Depending on the properties desired for a given application, the system can be tuned by adjusting the mixture. For a road that charges electric cars, very fast charging and discharging rates would be needed. For powering a home “you have the whole day to charge it up,” so slower-charging material could be used, Ulm said. “So, it’s really a multi-functional material.”
In addition to its ability to store energy in the form of supercapacitors, the same kind of concrete mixture can be used as a heating system by simply applying electricity to the carbon-laced concrete. Ulm believes this as “a new way of looking toward the future of concrete as part of the energy transition.”
The Takeaway
This is very exciting news. Just imagine if every new concrete foundation or building became a storage battery. That could turbocharge the renewable energy transition. The technology could make distributed energy systems like microgrids more feasible because of the reduced cost of storing electricity, since separate storage batteries would not be needed.

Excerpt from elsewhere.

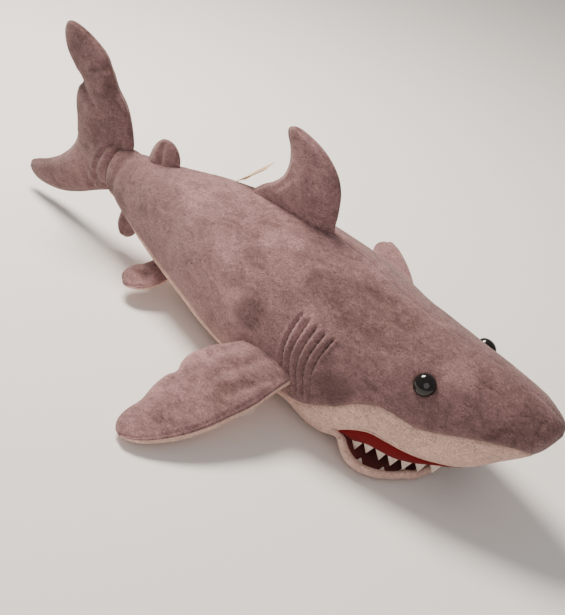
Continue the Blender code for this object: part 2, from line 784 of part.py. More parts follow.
def build():
    clear_scene()
    parts = new_collection("plush_shark")
    cutters = new_collection("cutters")

    covers = {side: back_cover(side, parts) for side in ("left", "right")}
    belly_cover(parts)
    muzzle_cover(parts)
    body_stuffing(parts)
    head = head_stuffing(parts)
    palate_lining(parts)
    upper_gum(parts)
    upper_teeth(parts)
    for side in ("left", "right"):
        eye(side, parts)
        eye_washer(side, parts)
        hole = eye_cutter("eye_hole_" + side, SHANK_RADIUS + TOUCH_GAP, 20 * MM, side, cutters)
        cut(covers[side], hole)
        pocket = eye_cutter("eye_pocket_" + side, WASHER_RADIUS + 1 * MM, 30 * MM, side, cutters)
        cut(head, pocket)
        for number in range(GILL_COUNT):
            gill_thread(side, number, parts)

    jaw = [jaw_cover(parts), jaw_lining(parts), jaw_stuffing(parts), lower_teeth(parts)]
    hinge("jaw_axis", millimetres(JAW_HINGE[0], 0, JAW_HINGE[1]), jaw, parts)
    hinge("dorsal_fin_axis", millimetres(0, 0, 142.6), dorsal_fin(parts), parts)
    hinge("second_dorsal_fin_axis", millimetres(-145, 0, 114.3), second_dorsal_fin(parts), parts)
    hinge("anal_fin_axis", millimetres(-172, 0, 39), anal_fin(parts), parts)
    for side, sign in (("left", 1), ("right", -1)):
        out, up = PECTORAL_ROOT
        hinge("pectoral_fin_axis_" + side, millimetres(62, sign * out, up), pectoral_fin(side, parts), parts)
        out, up = PELVIC_ROOT
        hinge("pelvic_fin_axis_" + side, millimetres(-104, sign * out, up), pelvic_fin(side, parts), parts)
    hinge("tail_fin_axis", millimetres(TAIL_AXIS_X, 0, 78), tail_covers(parts) + [tail_stuffing(parts)], parts)
    hinge("care_label_axis", millimetres(*LABEL_ROOT), care_label(parts), parts)


build()
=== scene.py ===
"""Plush shark: the sewn look of the toy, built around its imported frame.

Works in millimetres and writes metres. +X is the snout, +Y the shark's left side, +Z up.
"""

import json
import math

import bmesh
import bpy
import numpy as np
from bpy.props import FloatProperty, FloatVectorProperty, IntProperty, PointerProperty
from mathutils import Matrix, Vector

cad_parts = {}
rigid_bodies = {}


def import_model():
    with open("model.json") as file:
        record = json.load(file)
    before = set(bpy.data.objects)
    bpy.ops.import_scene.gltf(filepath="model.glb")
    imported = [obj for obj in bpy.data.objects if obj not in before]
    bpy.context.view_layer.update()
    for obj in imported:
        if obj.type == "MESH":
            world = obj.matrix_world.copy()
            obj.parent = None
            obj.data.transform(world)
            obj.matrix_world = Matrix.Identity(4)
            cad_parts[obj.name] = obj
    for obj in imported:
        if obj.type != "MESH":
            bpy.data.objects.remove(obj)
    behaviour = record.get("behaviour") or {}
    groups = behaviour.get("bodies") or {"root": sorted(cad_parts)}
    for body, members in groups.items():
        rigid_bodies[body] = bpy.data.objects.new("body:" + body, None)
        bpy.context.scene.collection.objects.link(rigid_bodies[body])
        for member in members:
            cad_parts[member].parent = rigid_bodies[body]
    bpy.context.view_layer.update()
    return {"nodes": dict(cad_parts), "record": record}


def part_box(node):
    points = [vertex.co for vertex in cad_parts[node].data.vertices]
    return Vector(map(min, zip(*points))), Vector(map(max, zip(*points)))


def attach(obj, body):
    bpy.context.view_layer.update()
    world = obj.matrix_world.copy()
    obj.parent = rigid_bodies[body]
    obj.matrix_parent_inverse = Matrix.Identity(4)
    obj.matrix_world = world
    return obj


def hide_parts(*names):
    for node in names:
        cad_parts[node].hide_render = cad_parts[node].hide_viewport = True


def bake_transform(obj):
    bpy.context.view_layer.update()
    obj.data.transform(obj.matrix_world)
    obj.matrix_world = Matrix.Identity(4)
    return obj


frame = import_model()

bl_info = {
    "name": "Plush Shark",
    "version": (1, 0, 0),
    "blender": (4, 5, 0),
    "location": "View3D > Sidebar > Plush Shark",
    "description": "Builds the sewn panels, fins, mouth, eyes and stitching of a plush shark",
    "category": "Object",
}

MM = 0.001
SIDES = (("left", 1), ("right", -1))

# Body: (x, half width, height of the widest line, top, bottom), tail root to snout.
BODY = (
    (-201, 16.5, 78, 102, 55), (-190, 19, 76, 102, 51), (-161, 26, 69, 106, 39), (-118, 37, 64, 117, 23),
    (-71, 49, 60, 129, 10), (-19, 61, 56, 136.5, -2), (33, 71, 53, 139.5, -4), (85, 74, 52, 135, -4),
    (132, 70, 54, 125, 3), (175, 62, 58, 120, 23), (210, 52, 65, 117.5, 31), (238, 41, 73, 115, 39),
    (260, 30, 82, 112, 55), (275, 19, 89, 107.5, 71), (283, 10, 93, 102, 84), (286, 1.2, 94, 95.4, 92.6),
)
TOP_POWER = 1.85
BOTTOM_POWER = 2.1
SIDE_SEAM = (
    (-201, 62), (-156, 47), (-94, 40), (-51, 33), (0, 25), (60, 24), (100, 30), (132, 46),
    (149, 58), (165, 66), (177, 67), (188, 65.5), (199, 64.5), (214, 68), (230, 72.5), (244, 76), (258, 78),
    (268, 77), (274, 73),
)
UPPER_LIP = (
    (140, 25), (146, 31), (155, 37), (167, 41), (179, 40.5), (190, 38.5), (202, 37), (215, 37), (228, 38.6),
    (241, 40.4),
)
JAW = (
    (150, 70, 23, 2.6), (158, 71.5, 16, 1.6), (168, 70.5, 11.5, 1.5), (178, 66.5, 10.4, 1.5),
    (188, 59.5, 10.4, 1.5),
    (198, 46, 11, 1.8), (205, 30, 12, 2.8), (209, 15, 12.6, 5.5), (210.5, 2, 12.8, 10.8),
)
TAIL_ROOT_X = -201
THROAT_X = 139
THROAT_HALF = 68.0
LIP_CORNER_Z = 25
MOUTH_FRONT_X = 241
SNOUT_SEAM_X = 274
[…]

Of course, this research needs to blend with new technologies that are reducing the carbon footprint of cement. Combine low carbon concrete with energy storage technology, and a whole world of new possibilities opens up.
The description above is for those who are not research scientists. Those who want all the details, including graphs, charts, and the methodology used in the research are encouraged to visit the PNAS site, where everything you could possibly want to know about this technology is laid out in exquisite detail.
Here at Casa CleanTechnica, we hear the words “game-changing” and “breakthrough” all day, every day. But we have to say, this news gets us excited. Low cost local energy storage from materials that are widely available? That is news we can all use.